Applicant’s Contention: Appellant has submitted his contention in the following manner-
a.      They were engaged in the provision of only one service i.e. life insurance service in the course of carrying out life insurance business and therefore, no exempt service has been provided.
b.     Customers have to purchase the ULIP as a whole and cannot choose to avail only the investment portion and not the insurance component and therefore, the services rendered by the insurance agents towards soliciting a ULIP can be considered as input service exclusively in relation to an exempt service.
c.      Payment of commission cannot be exclusively attributed to the investment component of ULIP inasmuch as commission amount is paid to the agents for soliciting the entire policy and not just exclusively towards selling the investment component.

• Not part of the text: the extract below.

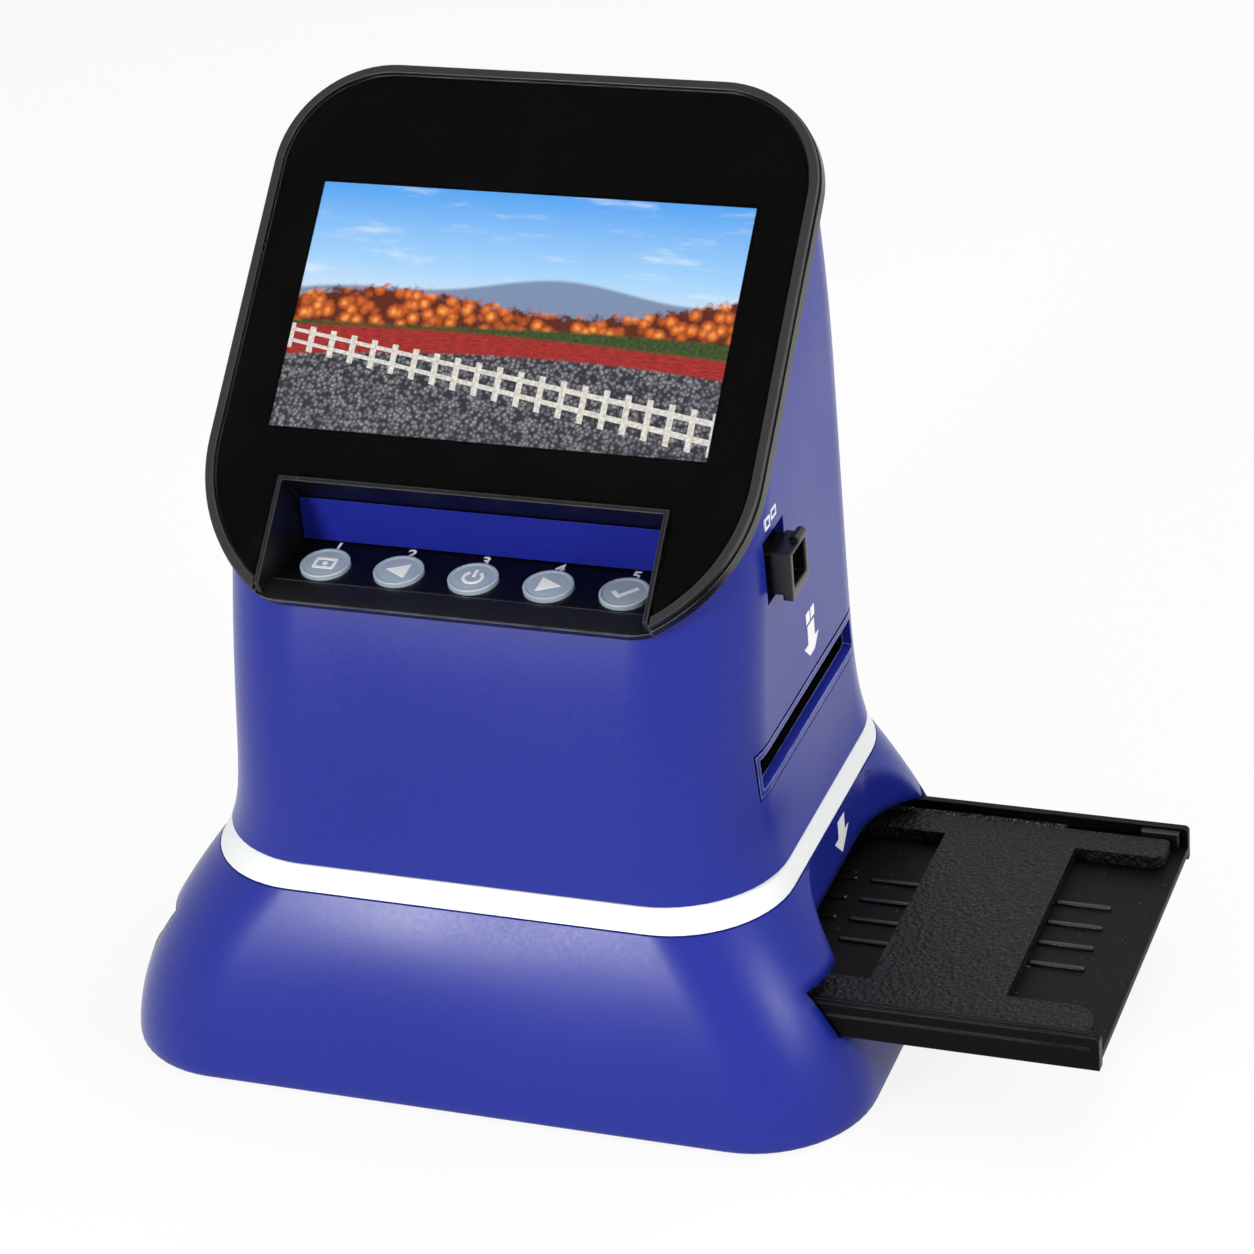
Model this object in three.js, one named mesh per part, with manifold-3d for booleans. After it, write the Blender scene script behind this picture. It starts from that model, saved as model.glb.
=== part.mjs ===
// Desktop film scanner: a tower with a tilted screen on a flared base, a film slot through the
// tower and a sliding tray through the base. Millimetres. X runs to the right, Y to the back,
// Z up, and the origin lies on the floor under the middle of the tower.
import * as THREE from 'three';
import { mergeVertices } from 'three/addons/utils/BufferGeometryUtils.js';
import Module from 'manifold-3d';

const wasm = await Module();
wasm.setup();

// Clearances and cutting
const seam = 0.3; // gap between parts that touch
const overrun = 40; // how far a cutting tool runs past what it cuts
const bite = 0.4; // how far a joined boss or rib sinks into its wall
const weld = 0.001; // vertices closer than this are one
const cornerSteps = 6; // facets on a quarter round of the casing
const roundSides = 24; // facets on a round piece

// Casing plan, shared by base, stripe and tower
const wall = 2.4;
const caseBack = 59.8; // flat rear wall, measured from the tower axis

// Base skirt
const footProud = 0.8; // rubber feet lift the skirt off the floor
const stripeBottom = 49.8; // height at which the white stripe starts
const skirtTopHalfWidth = 74.2;
const skirtTopFront = 61.3;
const skirtTopRadius = 28;
const skirtFootHalfWidth = 96.6;
const skirtFootFront = 76.3;
const skirtFootBack = 60.8;
const skirtFootFrontRadius = 29;
const skirtFootBackRadius = 31;
const shoulderPowerShare = 1.8; // how late the shoulder turns down: 1 would be a straight slope
const skirtEdgeRound = 1.2;
const skirtLevels = 9;
const bossRadius = 4.6;
const bossTop = 17.5;

// White stripe ring
const stripeHeight = 5.1;
const stripeTopHalfWidth = 71.6;
const stripeTopFront = 57.5;
const stripeTopRadius = 28.4;

// Tower shell
const towerTopHalfWidth = 66.9;
const towerTaper = 1; // half width lost from the foot of the tower to its top
const towerSideRoll = 3.2; // further half width lost at the top, where the side walls roll inwards
const towerSideRollReach = 62;
const towerFlare = 4.3; // half width gained where the tower flares out onto the stripe
const towerFlareReach = 9;
const towerLean = 14.2; // how far the front wall leans back over towerLeanHeight
const towerLeanHeight = 74;
const towerLeanPowerShare = 1.78;
const towerFrontRadius = 28;
const towerFrontSharpening = 2; // front corners lose this much radius over towerLeanHeight
const towerBackRadius = 23.5;
const towerTop = 212.5;
const towerTopRound = 8;
const towerLevels = 13;

// Head: its own frame has u across, v up the screen and n out of the glass
const headCentreY = 1.7;
const headCentreZ = 177.5;
const headTiltDegrees = 43.1; // screen plane above the horizontal
const bezelHalfWidth = 69.45;
const bezelTop = 63.5;
const bezelTopRadius = 27.5;
const bezelSideRadius = 44; // long curve from the sides into the lower corners
const bezelSideCentre = 36.5; // its centre below the screen centre
const bezelSideTurnDegrees = 56;
const bezelToeRadius = 12; // tighter curve onto the lower edge
const rimWidth = 2.2; // visible frame around the glass
const rimDepth = 2;
const frameDepth = 3.6; // with the inner body that sits in the collar
const frameStep = 2.5; // inner body set in from the outline
const glassThickness = 1.1;
const glassSunk = 0.05; // glass lies a hair below the rim
const collarProud = 0.4; // rear collar stands out past the frame
const collarDepth = 3.2;
const collarFrame = 9.45; // side bars of the collar, from the bezel's edge to its window
const collarWindowHalfWidth = bezelHalfWidth - collarFrame;
const collarWindowTop = 54;
const collarWindowBottom = 40;

// Display, a 5 inch 16:9 panel
const lcdInset = 11.45; // bezel's edge to the side of the panel
const lcdHalfWidth = bezelHalfWidth - lcdInset;
const lcdHalfHeight = 35;
const lcdThickness = 3.7;
const lcdSunk = 2; // face of the panel below the rim

// Button recess in the head
const recessInset = 21.35; // bezel's edge to the inside of the cheek
const recessHalfWidth = bezelHalfWidth - recessInset;
const recessTop = 45.9; // below the screen centre, along the glass
const recessFoot = 72.2; // lower end of the cheeks
const tubWall = 1.2;
const tubProud = 0.3; // lip that stands proud of the glass
const ceilingDepth = 10.1;
const lipOuterDrop = 74.8; // front edge of the lip, along the glass
const lipInnerY = -42;
const lipInnerZ = 125.1;
const lipThickness = 1.8;
const cheekBackY = -23.2;
const recessBackY = -24.9;
const recessBackThickness = 1.4;

// Button deck, tilted to the user
const deckY = -34.9;
const deckZ = 125.7;
const deckTiltDegrees = 5.5;
const deckFront = 6.8; // from the row of buttons to the front edge
const deckBack = 10.6;
const deckThickness = 1.4;
const deckPostRadius = 2.2;
const deckPostFront = -4.4;
const deckPostBack = 8;

// Push buttons
const buttonCount = 5;
const buttonEndRoom = 10.1; // middle of the last button to the cheek
const buttonPitch = (recessHalfWidth - buttonEndRoom) * 2 / (buttonCount - 1);
const buttonRadius = 6.1;
const buttonProud = 1.2;
const buttonEdge = 0.5;
const deckPostPitchShare = 1.5; // posts stand between the outer buttons
const deckPostX = buttonPitch * deckPostPitchShare;
const buttonFlangeWide = 0.9;
const buttonFlangeThick = 0.8;
const buttonStemRadius = 3;
const buttonStemLength = 1.4;
const buttonTravel = 0.8;

// Button circuit board with its switches
const switchGapSpare = 0.1; // left between cap and switch at full travel
const switchGap = buttonTravel + switchGapSpare;
const switchHeight = 1.6;
const switchHalfWidth = 3;
const boardThickness = 1.6;
const buttonBoardInset = 4.1;
const buttonBoardHalfWidth = recessHalfWidth - buttonBoardInset;
const buttonBoardFront = 5.5;
const buttonBoardBack = 9.8;

// Film slot through the tower
const slotBottom = 75.8;
const slotHeight = 7.6;
const slotFrontY = -32.8;
const slotBackY = 39.5;
const slotBorder = 1.8;
const slotBorderProud = 0.5;
const gateWall = 1.8;
const gateSlack = 0.5;
const gateWindowHalfWidth = 28;
const gateWindowInset = 3;
const ledgeThickness = 2;
const ledgeReach = 3;
const ledgeHalfLength = 22;

// Lens selector on the right wall and the lens it moves
const selectorY = -11.35;
const selectorZ = 125.3;
const knobHalfWidth = 6.25;
const knobHalfHeight = 5.3;
const knobProud = 6.2; // face of the knob out from the tower wall
const knobFaceX = towerTopHalfWidth + knobProud;
const knobFlange = 1.4;
const knobFlangeDepth = 2.4;
const knobRim = 1.3;
const knobWell = 3.6;
const knobNeckSlack = 0.4;
const knobSlotAbove = 3.8; // wall opening past the body of the knob on each side
const knobSlotBelow = 2.2;
const knobSlotFront = 1.9;
const knobSlotBehind = 0.3;
const shieldThickness = 1.2;
const shieldLap = 3.6; // shield past the opening, more than the travel
const shieldLapFront = 1.6;
const shieldSlack = 0.6;
const carriageHalfWidth = 20;
const carriageFront = -12;
const carriageBack = 22;
const carriageBottom = 120.5;
const carriageHeight = 6;
const armHalfWidth = 4;
const armDrop = 1.2;
const barrelRadius = 8.7;
const barrelWall = 2.7;
const barrelBottom = 116;
const barrelHeight = 15;
const lensRise = 7;
const lensThickness = 2.6;
const guideRodRadius = 1.5;
const guideRodX = 14;
const guideRodY = 18;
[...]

d.     Merely for the reason that service tax was imposed on fund management charges in 2008 cannot be a ground to suggest that the life insurance companies are providing two distinct services prior to 16th May, 2008.
 
Reasoning of Judgement: Considering the definitions of Input service and exempted service, it was held that merely for the reason that a portion of the total premium amount is taxable, which may be referred as assessable value for tax purpose, would not render the other portion of Premium as ‘exempt service’. So it was held that no exempt service has been rendered by the appellant so as to deny credit of service tax paid on insurance agents services. Further reliance has been placed in the case of Max New York Life insurance Co Ltd Vs. CCE & ST wherein it was observed that when premium amount is collected for investment portion on which tax is not paid, there is no separate identifiable service attributable to the investment portion.
 
Decision: The appeal is allowed in favour of the appellant.
 
Comment: As it is evitable that proportionate reversal of credit related to exempted supplies or blocked credit of exempted supplies has been matter of dispute since service tax regime. However, this is definitely a landmark judgment provided that both the taxable and exempted services can’t be separately identified.